Bisnis.com, Jakarta--Bank Indonesia mendaulat 7-day Reverse Repo Rate sebagai suku bunga kebijakan baru menggantikan posisi BI Rate. BI dinilai perlu meyakinkan publik bahwa pengendalian inflasi masih menjadi agenda utama.
Ekonom Institute for Development Economics and Finance (Indef) Eko Listianto menilai Repo Rate yang bakal diterapkan BI pada 19 Agustus 2016 akan mempersempit ruang bagi BI untuk menyikapi fenomena makroekonomi.
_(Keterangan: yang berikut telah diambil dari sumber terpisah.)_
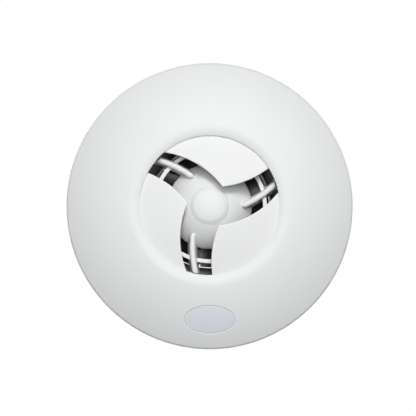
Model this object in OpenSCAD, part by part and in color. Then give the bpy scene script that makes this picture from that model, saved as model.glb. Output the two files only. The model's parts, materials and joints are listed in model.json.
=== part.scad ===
// Bathroom extractor fan: a round domed cover with a three-petal iris shutter, an axial
// fan in a duct spigot behind it, and the shutter drive and the electrics between the two.
// Each piece is drawn as seen by someone facing the wall: x to the right, y up and z out
// of the wall into the room. on_wall() then stands it up, so the room is on the -Y side
// and +Z is up. The origin is where the fan's axis meets the face of the wall.

/* [Cover] */
// Outside diameter of the cover
cover_d = 220; // [214:1:240]
// Wall thickness of the cover
cover_wall = 2.3; // [1.8:0.1:2.8]
// Diameter of the round opening in the middle of the cover
opening_d = 106.8; // [104:0.2:109]
// How far the crest of the dome lies outside the opening's edge
crest_offset = 6.6; // [5:0.1:9]
// Height of the crest above the petals' face at the opening's edge
crest_rise = 3.3; // [2.8:0.1:5]
// Radius of the rounded crest
crest_round_r = 14; // [11:0.5:20]
// Radius of the dome's arc, seen in section
dome_arc_r = 135; // [120:1:160]
// Slope of the dome where it meets the rounded outer edge
edge_slope = 32.2; // [28:0.1:36]
// Rounding of the outer edge
cover_edge_r = 3; // [2.9:0.1:4.5]
// Shadow gap between the cover's rim and the wall
cover_gap = 0.5; // [0.2:0.1:1.5]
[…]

Repo dianggap belum dapat mencerminkan kondisi makroekonomi secara keseluruhan.
"BI Rate sebagai bunga acuan tidak hanya merefleksikan respon suku bunga pasar uang dan perbankan, tetapi juga mencerminkan sikap dan antisipasi BI terhadap keseluruhan dinamika ekonomi internal dan eksternal," jelasnya.
Dia mengatakan instrumen 7-day Repo Rate bersifat jangka pendek, sementara fenomena inflasi tidak bisa diselesaikan dalam kurun waktu yang singkat. Menurutnya, persoalan inflasi di Indonesia tidak cukup ditangani dari kebijakan di pasar keuangan dan perbankan.
"Jangan sampai orientasi kebijakan terlalu terkonsentrasi pada jangka pendek dan memarginalkan persoalan inflasi," katanya.
Kendati mengubah suku bunga kebijakan baru, BI meyakini target inflasi dapat tercapai pada posisi 4% +-1% di tahun ini.
7-day Repo Rate berpotensi meningkatkan efektivitas transmisi kebijakan moneter ke pasar uang dan perbankan. Instrumen ini akan lebih memberi sinyal kepastian terhadap arah kebijakan moneter dalam kaitannya dengan suku bunga dan mendorong pendalaman pasar uang.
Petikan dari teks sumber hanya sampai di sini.